**PROVIDED RECORDS**
****************

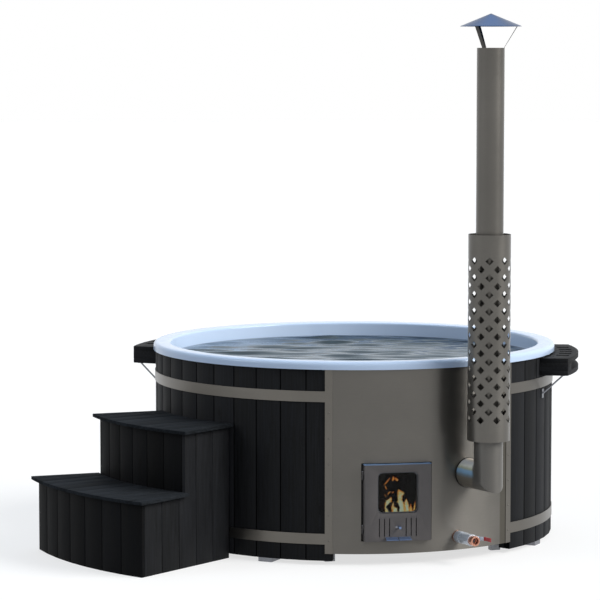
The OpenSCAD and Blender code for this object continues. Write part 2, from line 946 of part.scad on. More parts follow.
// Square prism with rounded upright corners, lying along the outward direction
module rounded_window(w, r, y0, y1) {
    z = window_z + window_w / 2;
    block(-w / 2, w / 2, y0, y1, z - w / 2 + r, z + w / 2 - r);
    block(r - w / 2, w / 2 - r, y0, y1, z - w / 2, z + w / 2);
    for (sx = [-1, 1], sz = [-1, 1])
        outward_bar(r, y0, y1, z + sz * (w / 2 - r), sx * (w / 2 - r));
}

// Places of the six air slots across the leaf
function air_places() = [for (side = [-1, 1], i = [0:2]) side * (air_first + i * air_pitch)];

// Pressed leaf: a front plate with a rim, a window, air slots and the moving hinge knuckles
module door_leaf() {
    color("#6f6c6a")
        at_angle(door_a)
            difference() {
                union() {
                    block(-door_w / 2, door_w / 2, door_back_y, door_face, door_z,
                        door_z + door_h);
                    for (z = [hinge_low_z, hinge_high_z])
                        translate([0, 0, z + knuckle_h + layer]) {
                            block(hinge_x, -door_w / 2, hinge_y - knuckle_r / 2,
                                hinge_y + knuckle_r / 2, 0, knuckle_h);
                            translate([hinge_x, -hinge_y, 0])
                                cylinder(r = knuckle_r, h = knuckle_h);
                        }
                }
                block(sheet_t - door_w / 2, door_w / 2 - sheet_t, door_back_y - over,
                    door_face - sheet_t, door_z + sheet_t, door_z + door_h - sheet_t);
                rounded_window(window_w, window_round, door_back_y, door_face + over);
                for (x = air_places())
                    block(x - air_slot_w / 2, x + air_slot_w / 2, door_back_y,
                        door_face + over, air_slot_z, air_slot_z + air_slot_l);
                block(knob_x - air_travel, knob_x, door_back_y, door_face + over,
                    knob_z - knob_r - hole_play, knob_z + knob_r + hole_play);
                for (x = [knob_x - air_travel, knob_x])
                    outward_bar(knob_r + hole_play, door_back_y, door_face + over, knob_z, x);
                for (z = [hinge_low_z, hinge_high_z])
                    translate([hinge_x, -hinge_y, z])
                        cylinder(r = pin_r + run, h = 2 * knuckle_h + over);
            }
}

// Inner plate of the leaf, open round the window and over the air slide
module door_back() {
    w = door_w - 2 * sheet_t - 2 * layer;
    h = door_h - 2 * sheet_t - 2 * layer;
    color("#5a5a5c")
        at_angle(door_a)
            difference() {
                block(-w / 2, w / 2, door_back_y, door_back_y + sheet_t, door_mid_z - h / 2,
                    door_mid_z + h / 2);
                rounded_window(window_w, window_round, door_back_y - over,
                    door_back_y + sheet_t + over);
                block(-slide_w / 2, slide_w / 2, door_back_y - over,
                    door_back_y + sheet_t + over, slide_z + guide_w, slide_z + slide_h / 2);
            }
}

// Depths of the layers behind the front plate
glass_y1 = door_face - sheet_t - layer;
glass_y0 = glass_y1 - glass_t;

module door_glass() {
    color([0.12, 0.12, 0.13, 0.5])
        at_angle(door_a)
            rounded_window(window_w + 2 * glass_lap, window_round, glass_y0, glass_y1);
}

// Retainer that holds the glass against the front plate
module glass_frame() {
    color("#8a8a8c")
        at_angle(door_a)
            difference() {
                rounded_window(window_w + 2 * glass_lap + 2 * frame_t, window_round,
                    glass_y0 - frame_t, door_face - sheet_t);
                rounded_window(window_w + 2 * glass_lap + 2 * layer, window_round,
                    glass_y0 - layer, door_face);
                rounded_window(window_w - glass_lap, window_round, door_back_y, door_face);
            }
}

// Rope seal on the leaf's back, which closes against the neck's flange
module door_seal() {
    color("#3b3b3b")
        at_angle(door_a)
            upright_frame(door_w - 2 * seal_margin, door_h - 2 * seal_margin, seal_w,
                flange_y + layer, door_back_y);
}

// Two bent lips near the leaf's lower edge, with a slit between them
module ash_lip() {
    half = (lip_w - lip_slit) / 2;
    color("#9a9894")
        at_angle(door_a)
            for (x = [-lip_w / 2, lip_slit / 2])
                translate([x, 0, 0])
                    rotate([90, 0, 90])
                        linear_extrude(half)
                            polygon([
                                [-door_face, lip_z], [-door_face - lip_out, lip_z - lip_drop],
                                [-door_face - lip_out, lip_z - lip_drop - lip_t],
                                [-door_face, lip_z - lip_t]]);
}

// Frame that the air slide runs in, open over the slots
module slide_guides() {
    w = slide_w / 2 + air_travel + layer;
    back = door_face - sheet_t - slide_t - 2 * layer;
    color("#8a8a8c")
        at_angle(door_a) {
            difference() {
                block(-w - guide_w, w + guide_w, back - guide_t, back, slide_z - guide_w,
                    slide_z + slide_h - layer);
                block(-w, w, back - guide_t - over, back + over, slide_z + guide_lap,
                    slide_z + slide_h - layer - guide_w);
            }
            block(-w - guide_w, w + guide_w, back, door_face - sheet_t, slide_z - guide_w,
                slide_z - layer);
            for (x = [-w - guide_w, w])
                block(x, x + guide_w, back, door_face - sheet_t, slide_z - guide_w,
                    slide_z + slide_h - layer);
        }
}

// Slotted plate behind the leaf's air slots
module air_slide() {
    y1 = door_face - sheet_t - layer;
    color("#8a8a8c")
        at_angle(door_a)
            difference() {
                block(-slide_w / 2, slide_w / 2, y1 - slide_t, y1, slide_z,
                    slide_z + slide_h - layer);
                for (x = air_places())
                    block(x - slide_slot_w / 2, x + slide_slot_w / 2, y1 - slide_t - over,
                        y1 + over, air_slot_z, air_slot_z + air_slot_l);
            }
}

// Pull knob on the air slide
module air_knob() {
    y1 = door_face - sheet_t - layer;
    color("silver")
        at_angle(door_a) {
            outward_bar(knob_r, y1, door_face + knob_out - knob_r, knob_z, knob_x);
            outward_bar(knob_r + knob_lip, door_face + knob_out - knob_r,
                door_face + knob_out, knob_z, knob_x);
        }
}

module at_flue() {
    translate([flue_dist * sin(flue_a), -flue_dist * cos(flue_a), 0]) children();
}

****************

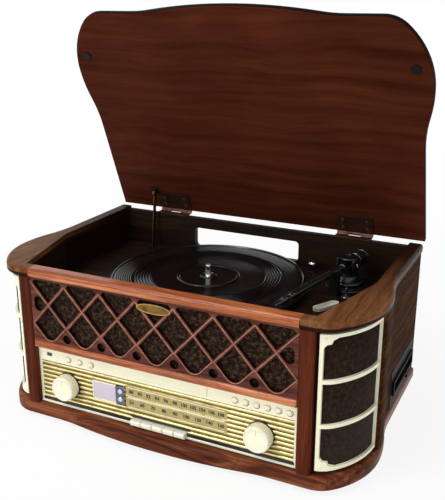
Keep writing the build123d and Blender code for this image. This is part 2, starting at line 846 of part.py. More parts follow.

****************

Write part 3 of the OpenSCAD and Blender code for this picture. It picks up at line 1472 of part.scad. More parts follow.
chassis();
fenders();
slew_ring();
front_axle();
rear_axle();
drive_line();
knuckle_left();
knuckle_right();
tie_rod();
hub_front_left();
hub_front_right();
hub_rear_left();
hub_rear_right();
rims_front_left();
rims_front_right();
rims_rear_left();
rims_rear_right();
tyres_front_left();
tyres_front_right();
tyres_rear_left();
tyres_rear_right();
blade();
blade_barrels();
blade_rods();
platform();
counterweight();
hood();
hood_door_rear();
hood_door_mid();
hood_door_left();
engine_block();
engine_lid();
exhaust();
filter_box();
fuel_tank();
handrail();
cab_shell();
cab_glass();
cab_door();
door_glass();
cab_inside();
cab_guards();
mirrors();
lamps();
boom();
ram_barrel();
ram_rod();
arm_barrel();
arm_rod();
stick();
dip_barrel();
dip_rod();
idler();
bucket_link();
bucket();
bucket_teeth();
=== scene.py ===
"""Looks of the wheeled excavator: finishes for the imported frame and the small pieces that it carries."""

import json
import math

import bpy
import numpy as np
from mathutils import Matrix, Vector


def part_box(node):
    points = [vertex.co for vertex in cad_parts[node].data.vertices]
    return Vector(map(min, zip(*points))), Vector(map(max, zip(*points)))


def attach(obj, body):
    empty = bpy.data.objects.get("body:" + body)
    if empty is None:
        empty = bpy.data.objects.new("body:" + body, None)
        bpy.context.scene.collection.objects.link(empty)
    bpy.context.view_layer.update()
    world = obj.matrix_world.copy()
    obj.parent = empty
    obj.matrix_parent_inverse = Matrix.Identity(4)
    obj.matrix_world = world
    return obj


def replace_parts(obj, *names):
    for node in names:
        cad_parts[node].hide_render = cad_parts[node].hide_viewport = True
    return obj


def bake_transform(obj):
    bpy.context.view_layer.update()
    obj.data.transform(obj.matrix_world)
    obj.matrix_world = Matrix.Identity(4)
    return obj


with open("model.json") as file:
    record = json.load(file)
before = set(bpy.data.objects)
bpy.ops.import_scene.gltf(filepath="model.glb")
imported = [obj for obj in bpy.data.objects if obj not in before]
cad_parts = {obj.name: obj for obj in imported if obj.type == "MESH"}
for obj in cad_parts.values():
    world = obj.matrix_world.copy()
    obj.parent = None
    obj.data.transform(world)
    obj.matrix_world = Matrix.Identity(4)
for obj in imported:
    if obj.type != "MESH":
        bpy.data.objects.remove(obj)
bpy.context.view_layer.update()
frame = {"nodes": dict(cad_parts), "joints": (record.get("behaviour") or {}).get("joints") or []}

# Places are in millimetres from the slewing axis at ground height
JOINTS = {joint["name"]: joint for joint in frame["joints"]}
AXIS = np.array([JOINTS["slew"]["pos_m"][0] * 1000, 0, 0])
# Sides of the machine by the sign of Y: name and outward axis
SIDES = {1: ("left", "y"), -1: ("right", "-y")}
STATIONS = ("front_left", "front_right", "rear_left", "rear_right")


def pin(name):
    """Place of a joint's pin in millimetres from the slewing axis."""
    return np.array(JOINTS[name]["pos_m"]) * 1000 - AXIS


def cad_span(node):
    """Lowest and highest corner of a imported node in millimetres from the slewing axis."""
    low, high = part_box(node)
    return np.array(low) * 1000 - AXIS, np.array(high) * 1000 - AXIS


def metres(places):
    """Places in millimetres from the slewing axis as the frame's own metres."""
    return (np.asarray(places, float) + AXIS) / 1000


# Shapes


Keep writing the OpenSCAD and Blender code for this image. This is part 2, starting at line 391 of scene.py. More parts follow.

****************

**OBJECTIVE**
Repeat exactly the lines from the one containing "platform();" through the one containing "obj.matrix_world = world", both included, and nothing else.

**THE RESULT**
platform();
counterweight();
hood();
hood_door_rear();
hood_door_mid();
hood_door_left();
engine_block();
engine_lid();
exhaust();
filter_box();
fuel_tank();
handrail();
cab_shell();
cab_glass();
cab_door();
door_glass();
cab_inside();
cab_guards();
mirrors();
lamps();
boom();
ram_barrel();
ram_rod();
arm_barrel();
arm_rod();
stick();
dip_barrel();
dip_rod();
idler();
bucket_link();
bucket();
bucket_teeth();
=== scene.py ===
"""Looks of the wheeled excavator: finishes for the imported frame and the small pieces that it carries."""

import json
import math

import bpy
import numpy as np
from mathutils import Matrix, Vector


def part_box(node):
    points = [vertex.co for vertex in cad_parts[node].data.vertices]
    return Vector(map(min, zip(*points))), Vector(map(max, zip(*points)))


def attach(obj, body):
    empty = bpy.data.objects.get("body:" + body)
    if empty is None:
        empty = bpy.data.objects.new("body:" + body, None)
        bpy.context.scene.collection.objects.link(empty)
    bpy.context.view_layer.update()
    world = obj.matrix_world.copy()
    obj.parent = empty
    obj.matrix_parent_inverse = Matrix.Identity(4)
    obj.matrix_world = world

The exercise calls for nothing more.